Dieser Thermidor ergibt sich von der Auseinandersetzung mit den Gedanken aus, in deren Namen ein Volk rebelliert. Niemals wird es rebellieren im Namen dessen was der darauf folgende Thermidor als die “wahre” Ursache der Rebellion oder der Revolution vorbringt. Es handelt sich immer um eine Rebellion, die die Grundlagen der Macht  kritisiert und auch bekämpft. Die Rebellion wendet sich gegen eine Macht, die in ihrer Wurzel in ihrer Legitimität bestritten wird. Insofern ist sie immer demokratisch, während die Aufgabe des Thermidors ist, diese demokratische Wurzel zu entfernen oder zu inmunisieren und die alte Macht in neuem Gewand wieder erstehen zu lassen.

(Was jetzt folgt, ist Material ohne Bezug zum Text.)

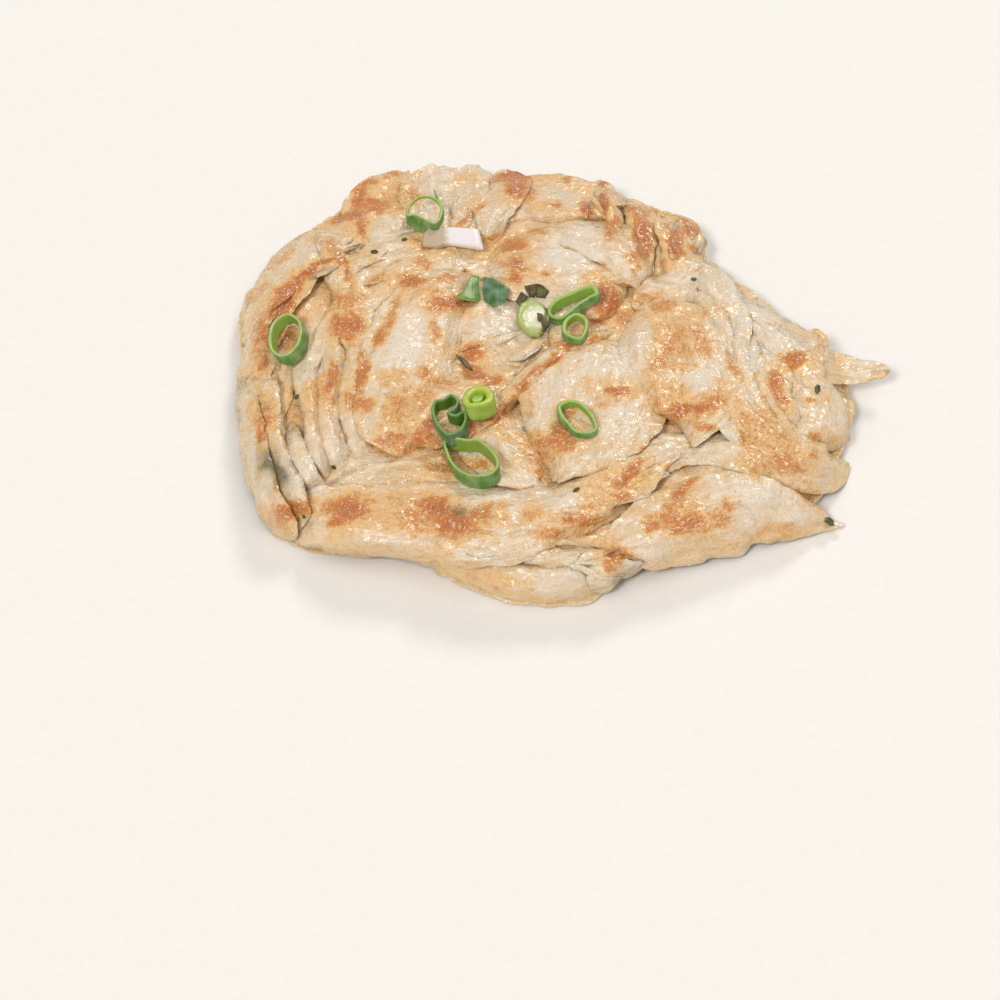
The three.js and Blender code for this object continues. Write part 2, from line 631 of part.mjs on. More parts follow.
// Turns a topping to the slope of the dough and lowers it on to it, CLEARANCE above the highest
// point that it meets.
function seat(made, [x, y], turn, bread) {
  const middle = sight(x, y, DRAWN_HEIGHT);
  const ray = new THREE.Raycaster(EYE, middle.clone().sub(EYE).normalize());
  let height = ray.intersectObject(bread)[0].point.z;
  const reach = 5;
  const place = sight(x, y, height);
  const side = (dx, dy) => heightAt(bread, place.x + dx, place.y + dy, false) ?? height;
  const slopeX = clamp((side(reach, 0) - side(-reach, 0)) / (2 * reach), -0.3, 0.3);
  const slopeY = clamp((side(0, reach) - side(0, -reach)) / (2 * reach), -0.3, 0.3);
  const normal = new THREE.Vector3(-slopeX, -slopeY, 1).normalize();
  made.geometry.rotateZ(THREE.MathUtils.degToRad(turn));
  made.geometry.applyQuaternion(
    new THREE.Quaternion().setFromUnitVectors(new THREE.Vector3(0, 0, 1), normal),
  );
  made.geometry.computeBoundingBox();
  const { min, max } = made.geometry.boundingBox;
  for (let round = 0; round < 3; round++) {
    const at = sight(x, y, height);
    made.position.copy(at);
    made.updateMatrixWorld();
    let gap = Infinity;
    for (let px = min.x; px <= max.x; px += 0.6) {
      for (let py = min.y; py <= max.y; py += 0.6) {
        const under = heightAt(made, at.x + px, at.y + py, true);
        if (under === undefined) continue;
        gap = Math.min(gap, under - (heightAt(bread, at.x + px, at.y + py, false) ?? 0));
      }
    }
    height += CLEARANCE - gap;
  }
  made.geometry.translate(...sight(x, y, height).toArray());
  made.position.set(0, 0, 0);
  made.updateMatrixWorld();
  return made;
}

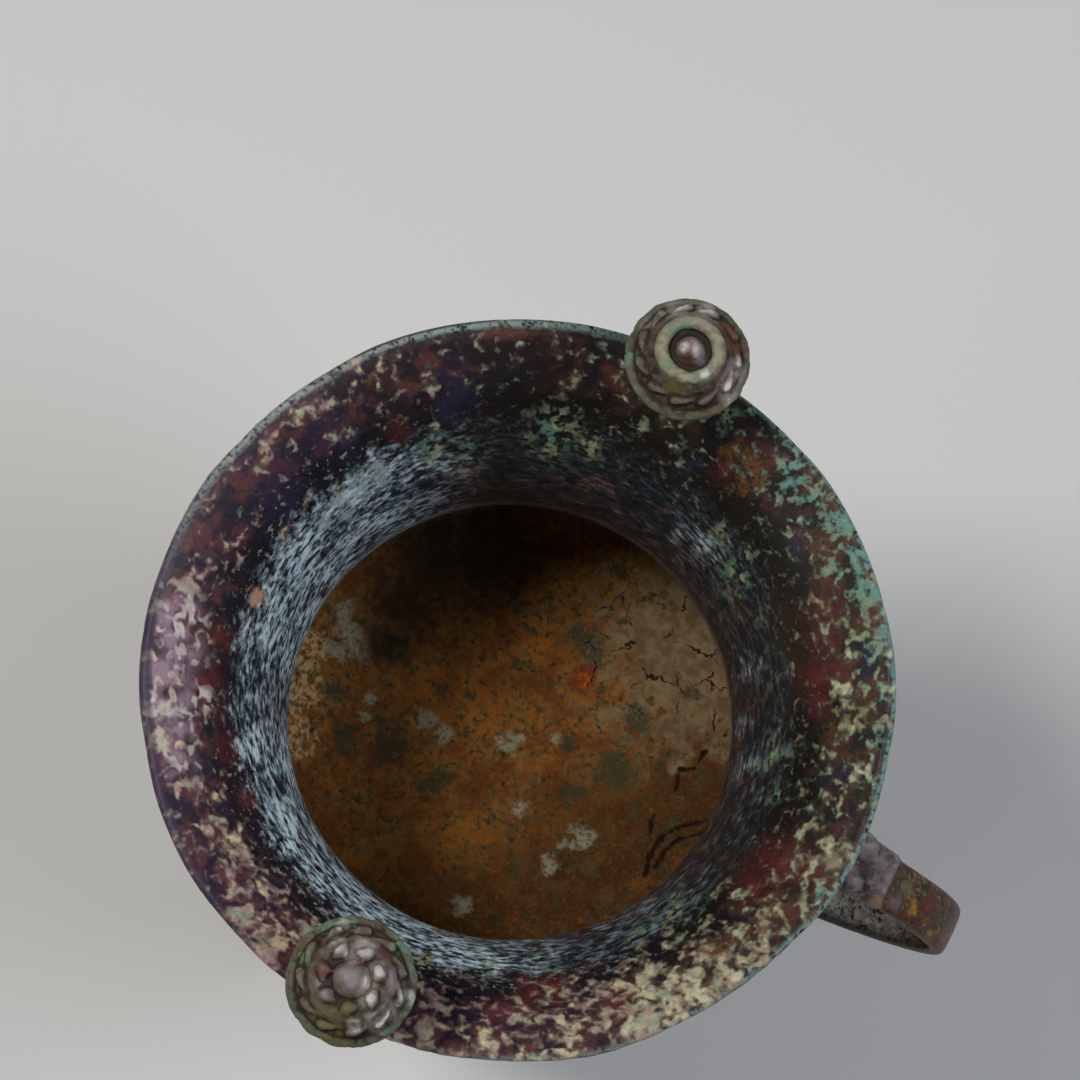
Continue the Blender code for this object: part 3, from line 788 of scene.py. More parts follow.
def roundel():
    """One roundel on the belly in line with the handle, bent to the belly, with its back in the wall."""
    base = body_radius(FRIEZE_HEIGHT)
    shares = [1.0, 0.985] + [1 - 0.035 * i for i in range(1, 28)]
    rings = []
    for k, share in enumerate(shares):
        ring = []
        for i in range(ROUNDEL_STEPS):
            turn = 2 * math.pi * i / ROUNDEL_STEPS
            rise = np.interp(share, *zip(*ROUNDEL_SECTION))
            arm = math.sin(ROUNDEL_ARMS * turn + ARM_CURL * math.pi * share)
            ditch = np.clip((share - ARM_FROM) / ARM_END, 0, 1) * np.clip((ARM_TO - share) / ARM_END, 0, 1)
            rise += ARM_RISE * ditch * np.clip(0.5 + 1.6 * arm, 0, 1)
            up, across = math.cos(turn) * share, math.sin(turn) * share
            off = ROUNDEL_RISE * rise if k else -WALL * ROUNDEL_SINK
            off -= (ROUNDEL_RADIUS * across) ** 2 / (2 * base)
            ring.append(Vector((base + off, ROUNDEL_RADIUS * across, FRIEZE_HEIGHT + ROUNDEL_RADIUS * up)))
        rings.append(ring)
    return loft("roundels", rings)


roundels = roundel()
worked_by(repeated_form, roundels, count=ROUNDEL_PLACES, axis_x=AXIS_X, skip_first=True)

# The whole casting
# All of it came out of one mould in one pour, so the forms run into each other with soft fillets and the
# vessel is one piece of metal.

TRIANGLES = 192000
FILLET_STEPS = 6
# The number that each form's points keep, by which the finish tells them apart
POT, LEGS, HANDLE, FAR_CAP, NEAR_CAP, ROUNDELS = range(6)

vessel = pot
vessel.name = "bronze_vessel"
cast_on = bpy.data.collections.new("cast_on_forms")
bpy.context.scene.collection.children.link(cast_on)
forms = {POT: vessel, LEGS: legs, HANDLE: handle, FAR_CAP: far_cap, NEAR_CAP: near_cap, ROUNDELS: roundels}
for number, form in forms.items():
    tag = form.data.attributes.new("form", "FLOAT", "POINT")
    tag.data.foreach_set("value", [float(number)] * len(form.data.vertices))
    if form is not vessel:
        bpy.context.scene.collection.objects.unlink(form)
        cast_on.objects.link(form)
union = vessel.modifiers.new("cast_in_one", "BOOLEAN")
union.operation = "UNION"
union.solver = "MANIFOLD"
union.operand_type = "COLLECTION"
union.collection = cast_on
plain_mesh(vessel)
for form in list(cast_on.objects):
    bpy.data.objects.remove(form)
bpy.data.collections.remove(cast_on)


def values_of(mesh, name):
    values = np.zeros(len(mesh.vertices), np.float32)
    mesh.attributes[name].data.foreach_get("value", values)
    return values


def mark(mesh, name, values):
    """Keeps a number for each point of the mesh, for the trees and the finish to read."""
    tag = mesh.attributes.get(name) or mesh.attributes.new(name, "FLOAT", "POINT")
    tag.data.foreach_set("value", np.asarray(values, np.float32))


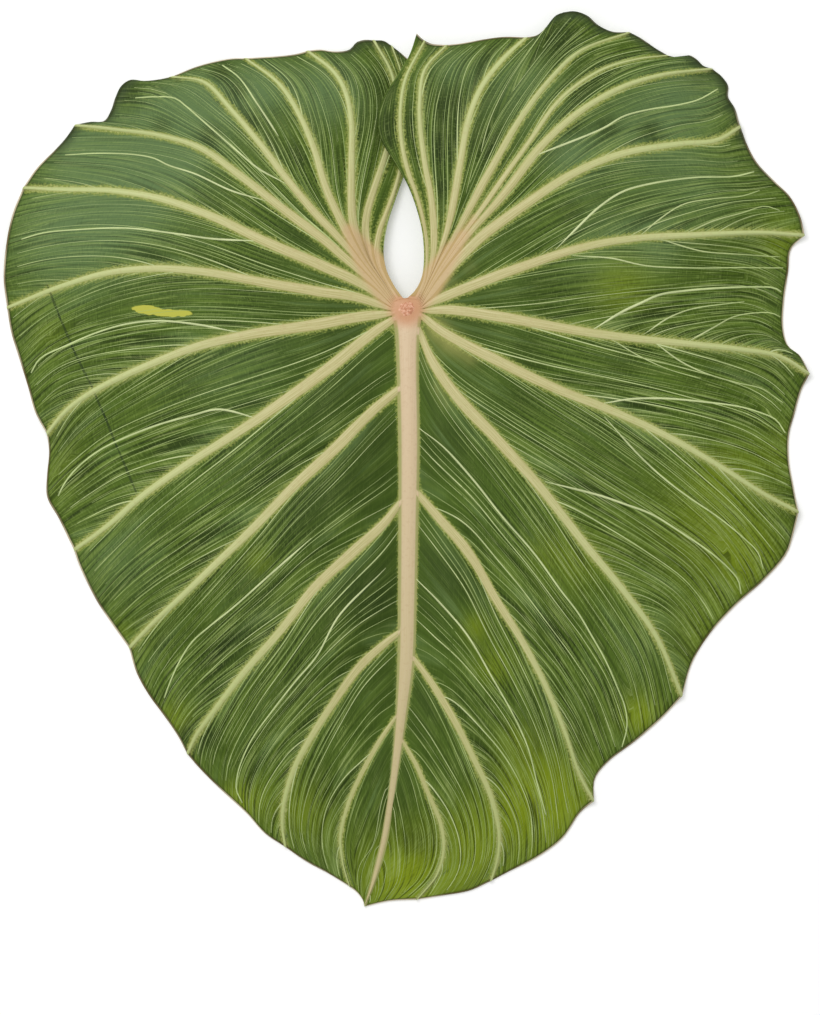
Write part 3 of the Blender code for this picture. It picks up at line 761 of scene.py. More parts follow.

# %% Painted sheen, pale corners and the painted shade of rolled margins
PAINTED_SHEEN = [
    (120, 190, 75, 0.8), (60, 250, 60, 0.5), (200, 110, 50, 0.8), (640, 130, 60, 0.6), (690, 90, 40, 0.6),
    (600, 250, 45, 0.5), (520, 90, 50, 0.5), (240, 370, 60, 0.3), (120, 560, 50, 0.4), (660, 640, 50, 0.3),
    (265, 85, 30, 0.7), (330, 90, 40, 0.7), (160, 150, 40, 0.6), (90, 145, 30, 0.7), (655, 245, 30, 0.5),
    (570, 160, 30, 0.6), (700, 190, 50, 0.4), (450, 70, 30, 0.5),
]
PALER = [
    (436, 330, 13, 0.8), (452, 345, 13, 0.7), (470, 357, 12, 0.5), (430, 362, 9, 0.6), (438, 388, 8, 0.5),
    (446, 404, 8, 0.4), (450, 285, 10, 0.4), (470, 270, 9, 0.3),
]
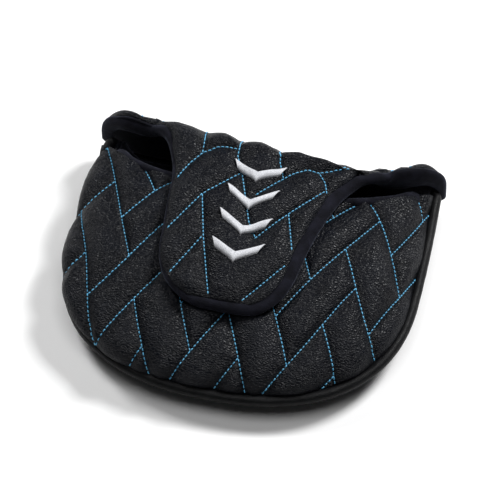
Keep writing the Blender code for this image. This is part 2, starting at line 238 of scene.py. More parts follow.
def base_edges(x):
    """Lowest and highest point of the standing part of the flap, at x."""
    edge = smooth((np.abs(x) - EAR_FROM) / (BASE_HALF_WIDTH - EAR_FROM))
    low = BASE_BOTTOM + (EAR_BOTTOM - BASE_BOTTOM) * edge
    corner = np.clip((np.abs(x) - BASE_HALF_WIDTH) / EAR_CORNER + 1.0, 0.0, 0.98)
    rounded = EAR_CORNER * (1.0 - np.sqrt(1.0 - corner**2))
    return low + 0.5 * rounded, BASE_TOP - (BASE_TOP - EAR_TIP_TOP) * edge**4 - rounded


def base_y(x, z):
    climb = np.maximum(0.0, (z - BASE_BOTTOM) / (BASE_TOP - BASE_BOTTOM)) ** LEAN_POWER
    return REAR_Y - lean(x) * climb


def base_point(u, v, depth=0.0):
    x = (2.0 * u - 1.0) * (BASE_HALF_WIDTH - EDGE_ROLL / 2)
    low, high = base_edges(x)
    z = low + (high - EDGE_ROLL / 4 - low) * v
    return np.stack([x, base_y(x, z) - depth, z], -1)


def tongue_half(t):
    flare = (TONGUE_ROOT_HALF - TONGUE_HALF) * np.exp(-t / NOTCH_FADE)
    past = np.maximum(0.0, (t - TONGUE_ROUND_FROM) / (1.0 - TONGUE_ROUND_FROM))
    return (TONGUE_HALF + flare) * np.maximum(0.0, 1.0 - past**TIP_POWER) ** (1.0 / TIP_ROOT)


def tongue_z(x, y):
    return crown_height(x, y) + TONGUE_CLEARANCE + FLAP_THICKNESS


def bezier(points, t):
    a, b, c, d = points
    s = 1.0 - t
    return a * s**3 + 3 * b * s * s * t + 3 * c * s * t * t + d * t**3


def flap_over(x, s, depth=0.0):
    """The flap's outer face: s below 0 runs down the tongue, 0 to ARCH_LENGTH over the fold."""
    x, s = np.broadcast_arrays(np.asarray(x, float), np.asarray(s, float))
    y = TONGUE_START + np.minimum(s, 0.0)
    tongue = np.stack([x, y, tongue_z(x, y) - depth], -1)
    turn = np.clip(1.0 - s / ARCH_LENGTH, 0.0, 1.0)
    start_y, start_z = REAR_Y - lean(x) - depth, BASE_TOP
    end_z = tongue_z(x, np.full_like(x, TONGUE_START)) - depth
    tightness = 1.0 - ARCH_TIGHTENS * depth / FLAP_THICKNESS
    slope = lean(x) * LEAN_POWER / (BASE_TOP - BASE_BOTTOM)
    rise = ARCH_PULL_UP * tightness
    back = TONGUE_START + ARCH_PULL_BACK * tightness
    arch_y = bezier((start_y, start_y - slope * rise, back, TONGUE_START), turn)
    arch_z = bezier((start_z, start_z + rise, end_z + ARCH_PULL_OVER * tightness, end_z), turn)
    arch = np.stack([x, arch_y, arch_z], -1)
    base_z = BASE_TOP - np.maximum(0.0, s - ARCH_LENGTH)
    base = np.stack([x, base_y(x, base_z) - depth, base_z], -1)
    on_tongue, on_base = (s < 0.0)[..., None], (s > ARCH_LENGTH)[..., None]
    return np.where(on_tongue, tongue, np.where(on_base, base, arch))


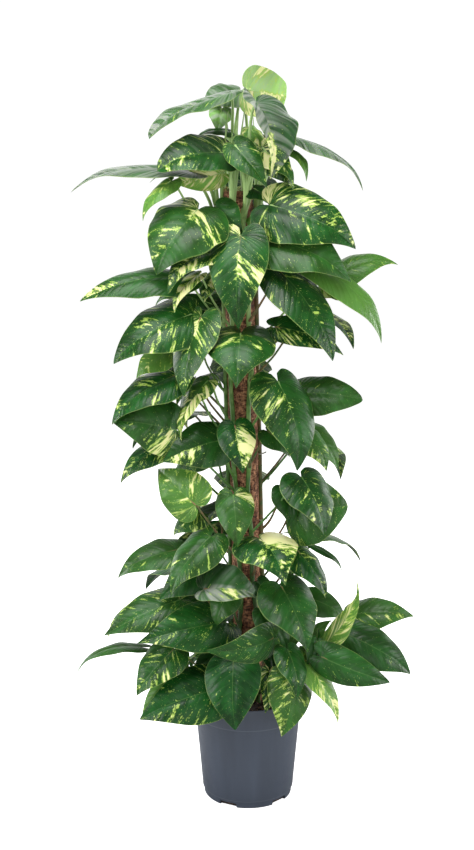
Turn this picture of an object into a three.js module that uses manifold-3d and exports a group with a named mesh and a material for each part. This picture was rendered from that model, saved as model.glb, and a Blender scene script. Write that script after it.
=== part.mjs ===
// Golden pothos trained up a coir pole in a nursery pot.
// Millimetres, +Z up. The origin is the centre of the pot's underside, X runs left to right
// and +Y is the rear. The pole leans slightly to the left as it rises.
import * as THREE from "three";
import { mergeVertices } from "three/addons/utils/BufferGeometryUtils.js";
import Module from "manifold-3d";

const wasm = await Module();
wasm.setup();

// Driving dimensions.
const GAP = 0.3; // clearance between pieces that rest on each other
const POT_HEIGHT = 212;
const POT_TOP_RADIUS = 109;
const POT_BODY_RADIUS = 91; // just above the foot
const POT_FOOT_RADIUS = 88;
const POT_FOOT_HEIGHT = 14;
const POT_RIM_BAND = 44; // height of the thicker band below the rim
const POT_WALL = 1.8;
const POT_FLOOR = 2.5;
const DRAIN_NOTCHES = 5; // open at the foot's lower edge
const DRAIN_NOTCH_WIDTH = 36;
const DRAIN_NOTCH_HEIGHT = 9;
const DRAIN_NOTCH_DEPTH = 8; // inwards from the foot's outside
const DRAIN_FIRST_ANGLE = -117; // degrees from +X
const SOIL_TOP = 197;
const POLE_TOP = 1196;
const POLE_LEAN = 1.41; // degrees to the left
const POLE_FOOT_X = 8; // pole axis at floor level
const SLEEVE_RADIUS = 28;
const SLEEVE_BOTTOM = 150;
const CORE_RADIUS = 12;
const CORE_BOTTOM = 20;
const VINE_RADIUS = 5;
const VINE_TOP = 1165;
const VINE_BEARINGS = [-155, -95, -32, 24, 88, 150]; // degrees from the front, + to the right
const VINE_SWING = 9; // degrees that a vine wanders to each side
const VINE_STEP = 50; // height between the points of a vine's path
const PETIOLE_RADIUS = 1.9;
const PETIOLE_OVERLAP = 6; // how far a petiole runs on under its blade
const BLADE_THICKNESS = 1.3;
const TIE_HEIGHTS = [565, 695];
const TIE_VINE = 4;
const TIE_RADIUS = 0.8;
const TIE_HALF_TURN = 118; // degrees round the stem to each side
const TIE_STEPS = 12;

const SIDES = { pot: 48, pole: 24, vine: 8, petiole: 5, tie: 6 };
const UP = new THREE.Vector3(0, 0, 1);

const COLOURS = {
  pot: 0x4a5260,
  soil: 0x2e231b,
  coir: 0x6d4530,
  core: 0x9b7b55,
  vine: 0x2f6a2c,
  tie: 0xe8e6df,
};

const rad = THREE.MathUtils.degToRad;

function material(colour, roughness) {
  return new THREE.MeshStandardMaterial({ color: colour, roughness, metalness: 0 });
}

function mesh(name, geometry, colour, roughness) {
  const piece = new THREE.Mesh(geometry, material(colour, roughness));
  piece.name = name;
  return piece;
}

// ---- solids, joined and cut -------------------------------------------------------------

function toSolid(geometry) {
  const bare = geometry.clone();
  bare.deleteAttribute("normal");
  bare.deleteAttribute("uv");
  const merged = mergeVertices(bare, 1e-4);
  const vertProperties = new Float32Array(merged.attributes.position.array);
  const triVerts = new Uint32Array(withoutSlivers(merged.index.array));
  return new wasm.Manifold(new wasm.Mesh({ numProp: 3, vertProperties, triVerts }));
}

// A triangle whose corners were merged into one is left out.
function withoutSlivers(index) {
  const kept = [];
  for (let i = 0; i < index.length; i += 3) {
    const [a, b, c] = [index[i], index[i + 1], index[i + 2]];
    if (a !== b && b !== c && c !== a) kept.push(a, b, c);
  }
  return kept;
}

function toGeometry(solid) {
  const { vertProperties, triVerts } = solid.getMesh();
  const geometry = new THREE.BufferGeometry();
  geometry.setAttribute("position", new THREE.BufferAttribute(new Float32Array(vertProperties), 3));
  geometry.setIndex(new THREE.BufferAttribute(new Uint32Array(triVerts), 1));
  geometry.computeVertexNormals();
  return geometry;
}

// A turned profile in (radius, height) pairs, standing along +Z.
function turned(profile, sides) {
  const points = profile.map(([radius, height]) => new THREE.Vector2(radius, height));
  return new THREE.LatheGeometry(points, sides).rotateX(Math.PI / 2);
}

// A round bar along a smooth path.
function bar(points, radius, sides, steps) {
  const section = new THREE.Shape();
  for (let i = 0; i < sides; i++) {
    const angle = (2 * Math.PI * i) / sides;
    const [x, y] = [radius * Math.cos(angle), radius * Math.sin(angle)];
    if (i === 0) section.moveTo(x, y);
    else section.lineTo(x, y);
  }
  section.closePath();
  const extrudePath = new THREE.CatmullRomCurve3(points, false, "centripetal");
  return new THREE.ExtrudeGeometry(section, { steps, extrudePath, curveSegments: 1 });
}

// ---- pot: one thin moulded shell with a thicker rim band and drain notches ---------------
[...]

Im Beginn der Revolution ist die Demokratie niemals bereits definiert. Die Revolution selbst mündet in die Notwendigkeit die Institutionen der zu errichtenden Demokratie zu definieren. Dies ist immer der Moment, in dem neue Machtblöcke ihre Interessen der Revolution aufzwingen können. Sie werden zur alten Macht im neuen Gewande.

Im christlichen Thermidor des, vor allem, 4. Jahrhunderts wird diese Auseinandersetzung schon dadurch sehr klar, dass der Kaiser Konstantin eine durchaus führende Position in dem Konzil von Nizäa einnimmt, die diese Institutionalisierung der christlichen Kirche als imperiale Kirche durchsetzen.

Konstantin trägt als römischer Kaiser den Titel “Sohn Gottes”. Auf dem Konzil von Nicäa behält er diesen Titel, teilt ihn aber jetzt mit Jesus Christus als Himmelskönig. Paulus hatte im Römerbrief von Jesus als dem Sohn Gottes gesprochen, in dem alle Söhne oder auch Töchter Gottes sind. Damit erklärt Paulus die Illegitimität der Macht des Kaisers. Im Sinne der Legitimität gesprochen, setzt er den Kaiser ab. Deshalb sagt Jakob Taubes hierüber, Paulus habe damit sein Todesurteil unterschrieben. In symbolischer Sprache habe Paulus den Kaiser abgesetzt.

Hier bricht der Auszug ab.